Post and Photos by Bobby
Visitors to Carlsbad Caverns National Park (located in the Guadalupe Mountains in southeastern New Mexico) can take self-guided as well as ranger-led tours.
We scheduled a King’s Palace tour for 10 am on Sunday morning, so we were able to have a slow morning (compared to what has been a rather hectic pace for much of our trip). We made the seven-mile drive from our campsite to the Visitor Center and arrived by 9 am. Because we had some time before the tour started, I decided to take the 1.25 mile hike through the Natural Entrance.
This trail descends 750 feet, which is the equivalent of a 75-story building. Cynthia enjoyed learning about the cave, speleothems, and the area’s ecosystem in the museum before taking the one-minute elevator ride to our meeting spot for the tour.
Ranger Ross gave everyone a safety briefing and told us to adhere to the wisdom of MC Hammer, “U Can’t Touch This.” The King’s Palace tour is one mile and goes even further down, to 830 feet, which is the deepest portion of the cavern that is open to the public.
During the tour, we learned that 250 million years ago there was an inland sea where the Guadalupe Mountains and Carlsbad are now located.

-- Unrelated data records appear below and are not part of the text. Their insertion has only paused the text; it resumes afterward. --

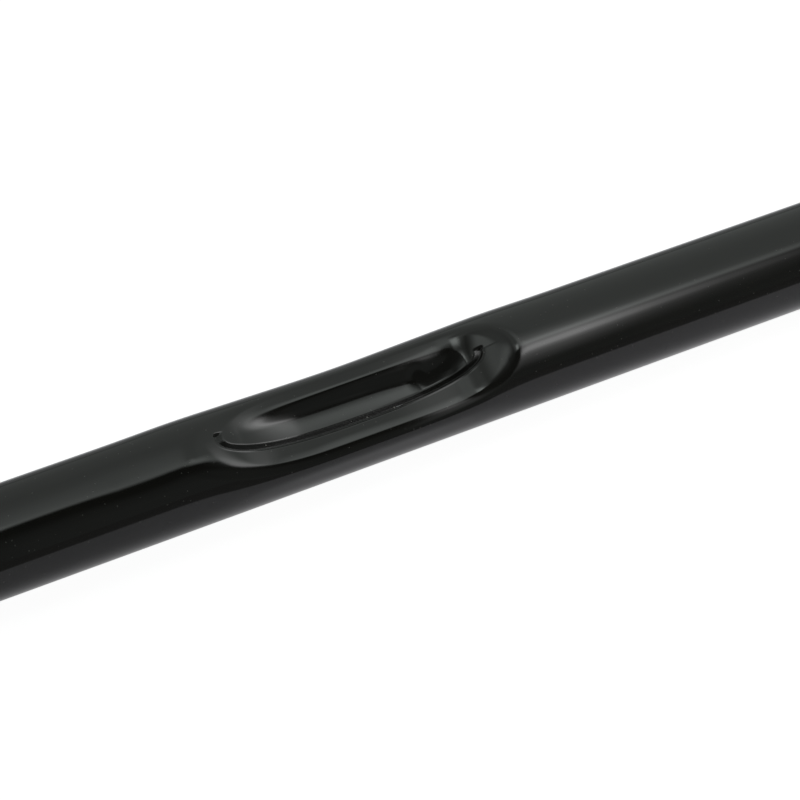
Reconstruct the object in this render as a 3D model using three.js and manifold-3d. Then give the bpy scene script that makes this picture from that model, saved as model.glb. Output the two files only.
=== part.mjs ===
// A 3/4 inch square drive breaker bar with a hinged head and a black tubular handle.
// Millimetres, +Z up. The bar lies along X on the flat of its fork, head at -X, grip at +X.
// Every piece is drawn in the bar's own frame: X along the bar, origin on the head's hinge axis.
// The last lines move the whole bar so that the origin is under its middle, on the ground.

import * as THREE from "three";
import { mergeVertices } from "three/addons/utils/BufferGeometryUtils.js";
import Module from "manifold-3d";

const wasm = await Module();
wasm.setup();

// ---------- driving dimensions ----------

const driveSquare = 19.05; // 3/4 inch across flats
const driveLength = 25;
const overallLength = 610;
const forkWidth = 40; // over the two ears, along the hinge
const gap = 0.3; // between faces that touch on the real bar

const tube = { radius: 14, wall: 3, start: 52.3, end: 541 };
const bore = tube.radius - tube.wall;

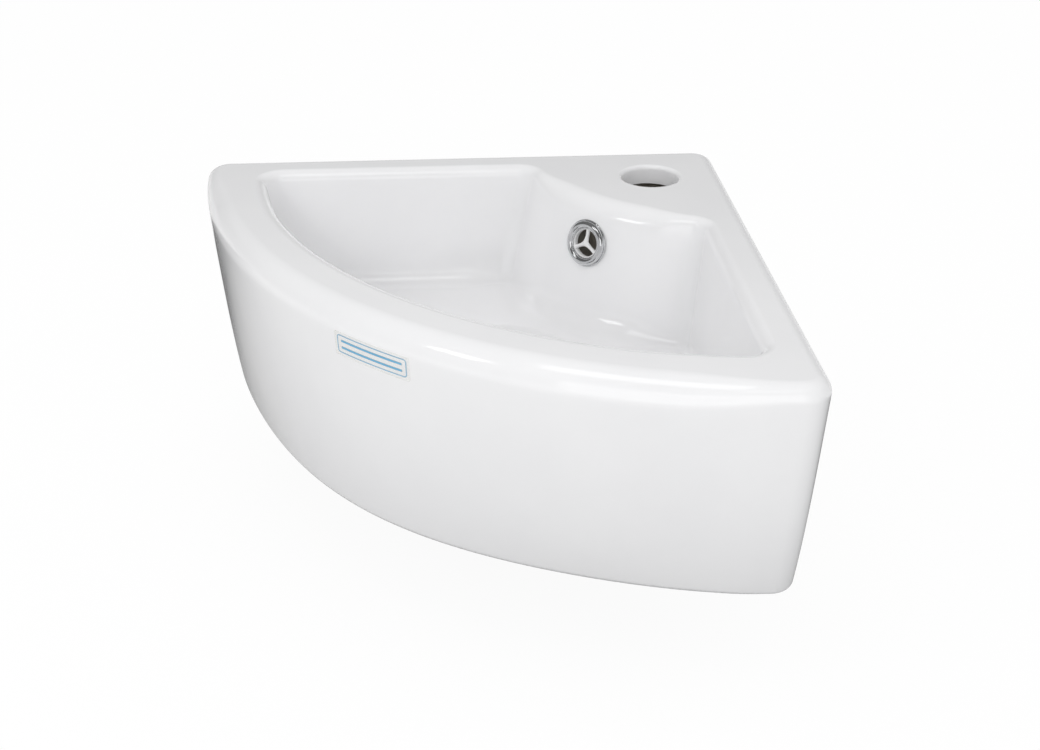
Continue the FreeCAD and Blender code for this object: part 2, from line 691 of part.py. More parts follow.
def overflow_sleeve():
    """A ribbed rubber sleeve that grips the ring's neck in its hole."""
    inner = "(Sizes.ring_neck_radius + Sizes.thread_gap)"
    outer = "(Sizes.overflow_hole_radius - Sizes.thread_gap)"
    pitch = "(Sizes.sleeve_length / Sizes.sleeve_rib_count)"
    corners = [(inner, "-Sizes.sleeve_start"), (outer, "-Sizes.sleeve_start")]
    for rib in range(int(value("Sizes.sleeve_rib_count"))):
        crest = f"Sizes.sleeve_start + {pitch} * {rib + 1}"
        corners.append((f"{outer} - Sizes.sleeve_rib_height", f"-({crest} - Sizes.sleeve_rib_land)"))
        corners.append((outer, f"-({crest})"))
    corners.append((inner, "-(Sizes.sleeve_start + Sizes.sleeve_length)"))
    return turned("overflow_sleeve", ON_OVERFLOW, corners)


# ---------------------------------------------------------------- the waste
def waste_body():
    """Flange, seat cone and slotted barrel in one, with a bridge across the barrel."""
    body = new_body("waste_body", ON_WASTE)
    turn(body, "turning", [
        ("Sizes.barrel_bore", f"-{BARREL_FOOT}"),
        ("Sizes.barrel_radius", f"-{BARREL_FOOT}"),
        ("Sizes.barrel_radius", f"-{FLANGE_BACK}"),
        ("Sizes.flange_radius", f"-{FLANGE_BACK}"),
        ("Sizes.flange_radius", f"-({FLANGE_TOP} + Sizes.flange_bevel)"),
        ("Sizes.flange_radius - 2 * Sizes.flange_bevel", f"-{FLANGE_TOP}"),
        ("Sizes.throat_radius", f"-{FLANGE_TOP}"),
        ("Sizes.throat_radius", f"-{LEDGE}"),
        ("Sizes.throat_radius - Sizes.throat_ledge", f"-{LEDGE}"),
        ("Sizes.barrel_bore", f"-({LEDGE} + Sizes.cone_depth)"),
    ])
    doc.recompute()
    middle = f"({PORT_TOP} + Sizes.channel_port_height / 2)"
    for number, role in enumerate(("XZ_Plane", "YZ_Plane")):
        window = new_sketch(body, f"window_{number}", role)
        rectangle(window, "-Sizes.window_width / 2", f"-({middle} + Sizes.window_height / 2)",
                  "Sizes.window_width / 2", f"-({middle} - Sizes.window_height / 2)")
        cut = feature(body, "Pocket", f"window_cut_{number}", window,
                      Length="Sizes.barrel_radius * 3")
        cut.Midplane = True
        make_cut(cut)
    bridge = new_sketch(body, "bridge", lift=f"-{CASE_FOOT}")
    reach = "(Sizes.barrel_bore + Sizes.barrel_radius) / 2"
    rectangle(bridge, f"-{reach}", "-Sizes.bridge_width / 2", reach, "Sizes.bridge_width / 2")
    bar = feature(body, "Pad", "bridge_bar", bridge, Length="Sizes.bridge_height")
    bar.Reversed = True
    doc.recompute()
    hub = new_sketch(body, "bridge_hub", lift=f"-{CASE_FOOT}")
    circle(hub, "Sizes.bridge_hub_radius")
    boss = feature(body, "Pad", "bridge_boss", hub, Length="Sizes.bridge_height")
    boss.Reversed = True
    doc.recompute()
    hole = new_sketch(body, "bridge_hole", lift=f"-{CASE_FOOT}")
    circle(hole, "Sizes.bridge_hole_radius")
    make_cut(feature(body, "Pocket", "bridge_drill", hole, Length="Sizes.bridge_height"))
    return body


def flange_gasket():
    """The flat gasket between the flange and its seat in the china."""
    return ring("flange_gasket", ON_WASTE, "Sizes.barrel_radius + Sizes.barrel_gap",
                "Sizes.flange_radius - Sizes.gasket_margin", f"-{SEAT}", f"-{FLANGE_BACK}")


def tapered_washer():
    """The rubber washer whose upper cone plugs the hole from below."""
    inner = "Sizes.barrel_radius + Sizes.barrel_gap"
    plug = "Sizes.waste_hole_radius - Sizes.barrel_gap"
    return turned("tapered_washer", ON_WASTE, [
        (inner, f"-{WASHER_FOOT}"),
        ("Sizes.washer_radius - Sizes.washer_bevel", f"-{WASHER_FOOT}"),
        ("Sizes.washer_radius", f"-{BOSS_FOOT}"),
        (plug, f"-{BOSS_FOOT}"),
        (f"{plug} - Sizes.washer_plug_inset", f"-({BOSS_FOOT} - Sizes.washer_plug)"),
        (inner, f"-({BOSS_FOOT} - Sizes.washer_plug)"),
    ])


def friction_washer():
    """The thin slippery washer that lets the nut turn on the rubber."""
    return ring("friction_washer", ON_WASTE, "Sizes.barrel_radius + Sizes.barrel_gap",
                "Sizes.slip_radius", f"-{SLIP_FOOT}", f"-{WASHER_FOOT}")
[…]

There was a reef in the sea comprised of the remains of sponges, bryozoans and other microorganisms. After the water evaporated, the reef was buried. Later sulfuric acid dissolved the limestone to form the caverns.
Carlsbad Cavern is known for both its size and the amazing display of speleothems, which consist of stalagmites (rising from the floor), stalactites (coming from the ceiling), columns (when a stalagmite and stalactite meet), draperies (where deposits form in a delicate curtain-like fashion), soda straws (thin deposits) and cave popcorn (deposits that look like popcorn). The cave is generally 56 degrees and has 90 percent relative humidity.
The first chamber that we came to was King’s Palace.
Up next was the Papoose Room.
Then we went to the Queen’s Chamber, known for its elegant draperies.
The last chamber was the Green Lake Room.
After the tour, which had lasted almost two hours, we returned to the meeting area, where the elevator, small gift area and underground lunchroom are located. We had a bite to eat and set off on the self-guided Big Room Trail.
The Big Room is the largest chamber in the US, fifth largest in North America, and 28th in the world. It is over 4,000 feet long, 625 feet wide, and 255 feet high at its highest point. The trail is a 1.25 mile loop and took about an hour and a half.
One of the most impressive sites was the Hall of Giants.
And just some beautiful displays of speleothems.
After spending almost five hours exploring the caverns we were rather tired. We drove the 7 miles back to the Karavan.